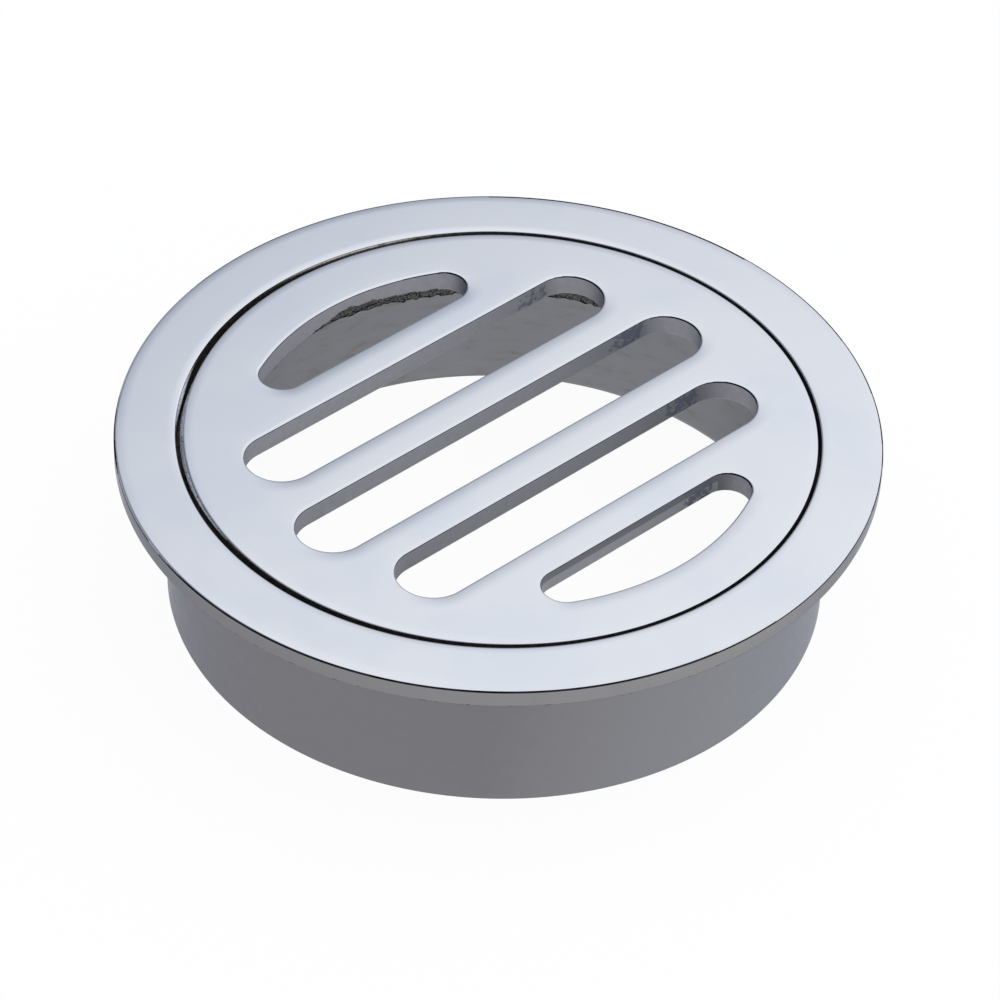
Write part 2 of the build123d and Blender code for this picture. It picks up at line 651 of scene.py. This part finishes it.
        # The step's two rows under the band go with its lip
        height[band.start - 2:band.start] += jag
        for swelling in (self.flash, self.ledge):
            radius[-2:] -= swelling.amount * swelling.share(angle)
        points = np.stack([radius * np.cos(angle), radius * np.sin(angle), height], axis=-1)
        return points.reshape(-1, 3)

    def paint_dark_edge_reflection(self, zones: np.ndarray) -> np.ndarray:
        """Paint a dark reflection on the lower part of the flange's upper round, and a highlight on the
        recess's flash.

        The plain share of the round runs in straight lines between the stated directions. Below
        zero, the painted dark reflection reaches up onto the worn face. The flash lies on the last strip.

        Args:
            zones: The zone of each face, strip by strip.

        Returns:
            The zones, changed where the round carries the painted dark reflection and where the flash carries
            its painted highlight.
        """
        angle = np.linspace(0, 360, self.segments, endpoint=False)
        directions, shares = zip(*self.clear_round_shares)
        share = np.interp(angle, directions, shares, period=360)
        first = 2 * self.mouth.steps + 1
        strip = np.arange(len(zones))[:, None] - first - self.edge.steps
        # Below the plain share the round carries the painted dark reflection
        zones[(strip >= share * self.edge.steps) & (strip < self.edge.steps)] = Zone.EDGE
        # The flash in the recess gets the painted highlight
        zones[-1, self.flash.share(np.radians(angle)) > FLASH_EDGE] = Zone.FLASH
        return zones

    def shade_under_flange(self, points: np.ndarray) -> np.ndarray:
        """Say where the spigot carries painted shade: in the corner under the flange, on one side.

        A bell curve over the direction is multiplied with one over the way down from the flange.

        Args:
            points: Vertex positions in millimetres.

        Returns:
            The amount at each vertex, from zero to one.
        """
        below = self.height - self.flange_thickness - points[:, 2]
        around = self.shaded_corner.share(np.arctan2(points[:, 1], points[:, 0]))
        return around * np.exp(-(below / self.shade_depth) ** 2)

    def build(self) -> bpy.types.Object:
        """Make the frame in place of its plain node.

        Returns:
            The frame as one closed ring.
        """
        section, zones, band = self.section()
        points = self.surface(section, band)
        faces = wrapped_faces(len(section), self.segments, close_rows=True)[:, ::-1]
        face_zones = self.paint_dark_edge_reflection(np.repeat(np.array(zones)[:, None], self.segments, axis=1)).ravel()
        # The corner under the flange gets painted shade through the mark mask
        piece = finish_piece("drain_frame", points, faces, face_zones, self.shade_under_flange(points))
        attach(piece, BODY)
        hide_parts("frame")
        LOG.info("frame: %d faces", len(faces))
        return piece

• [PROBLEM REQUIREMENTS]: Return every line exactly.

• [PROBLEM SOLUTION]:
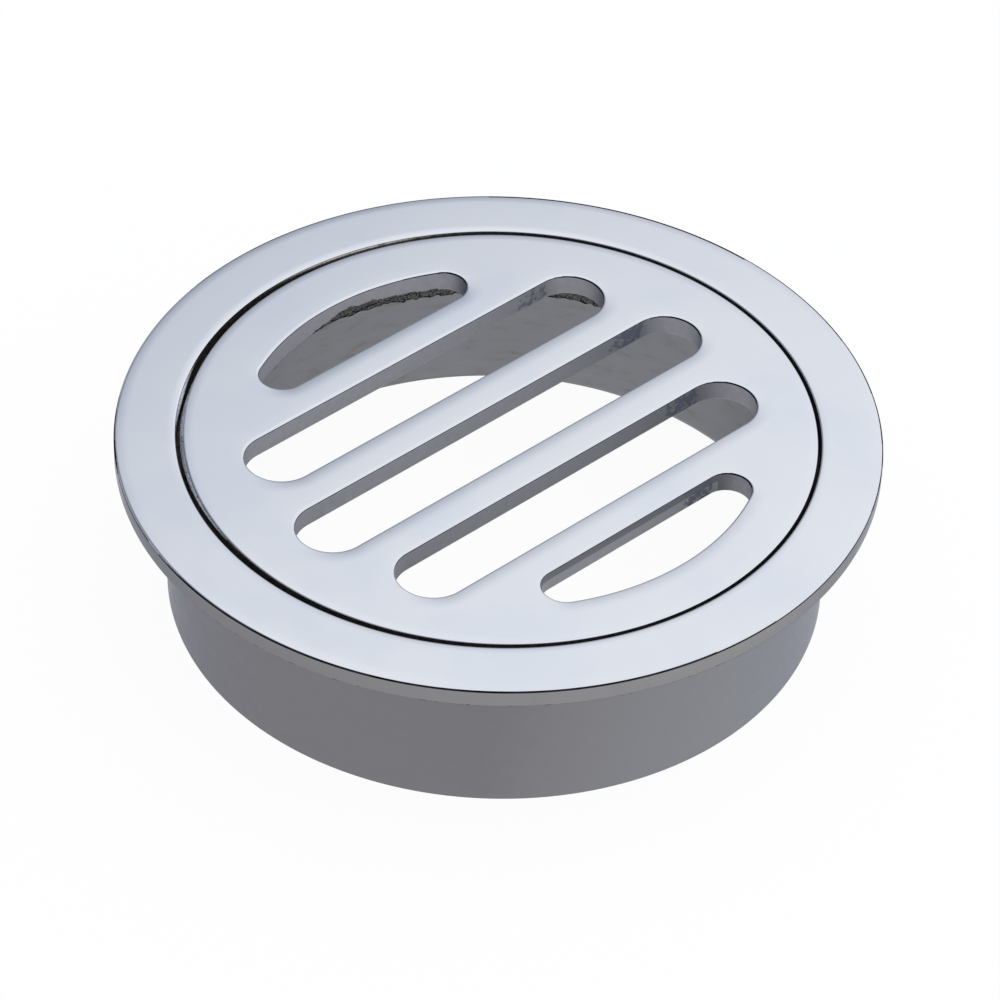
Write part 2 of the build123d and Blender code for this picture. It picks up at line 651 of scene.py. This part finishes it.
        # The step's two rows under the band go with its lip
        height[band.start - 2:band.start] += jag
        for swelling in (self.flash, self.ledge):
            radius[-2:] -= swelling.amount * swelling.share(angle)
        points = np.stack([radius * np.cos(angle), radius * np.sin(angle), height], axis=-1)
        return points.reshape(-1, 3)

    def paint_dark_edge_reflection(self, zones: np.ndarray) -> np.ndarray:
        """Paint a dark reflection on the lower part of the flange's upper round, and a highlight on the
        recess's flash.

        The plain share of the round runs in straight lines between the stated directions. Below
        zero, the painted dark reflection reaches up onto the worn face. The flash lies on the last strip.

        Args:
            zones: The zone of each face, strip by strip.

        Returns:
            The zones, changed where the round carries the painted dark reflection and where the flash carries
            its painted highlight.
        """
        angle = np.linspace(0, 360, self.segments, endpoint=False)
        directions, shares = zip(*self.clear_round_shares)
        share = np.interp(angle, directions, shares, period=360)
        first = 2 * self.mouth.steps + 1
        strip = np.arange(len(zones))[:, None] - first - self.edge.steps
        # Below the plain share the round carries the painted dark reflection
        zones[(strip >= share * self.edge.steps) & (strip < self.edge.steps)] = Zone.EDGE
        # The flash in the recess gets the painted highlight
        zones[-1, self.flash.share(np.radians(angle)) > FLASH_EDGE] = Zone.FLASH
        return zones

    def shade_under_flange(self, points: np.ndarray) -> np.ndarray:
        """Say where the spigot carries painted shade: in the corner under the flange, on one side.

        A bell curve over the direction is multiplied with one over the way down from the flange.

        Args:
            points: Vertex positions in millimetres.

        Returns:
            The amount at each vertex, from zero to one.
        """
        below = self.height - self.flange_thickness - points[:, 2]
        around = self.shaded_corner.share(np.arctan2(points[:, 1], points[:, 0]))
        return around * np.exp(-(below / self.shade_depth) ** 2)

    def build(self) -> bpy.types.Object:
        """Make the frame in place of its plain node.

        Returns:
            The frame as one closed ring.
        """
        section, zones, band = self.section()
        points = self.surface(section, band)
        faces = wrapped_faces(len(section), self.segments, close_rows=True)[:, ::-1]
        face_zones = self.paint_dark_edge_reflection(np.repeat(np.array(zones)[:, None], self.segments, axis=1)).ravel()
        # The corner under the flange gets painted shade through the mark mask
        piece = finish_piece("drain_frame", points, faces, face_zones, self.shade_under_flange(points))
        attach(piece, BODY)
        hide_parts("frame")
        LOG.info("frame: %d faces", len(faces))
        return piece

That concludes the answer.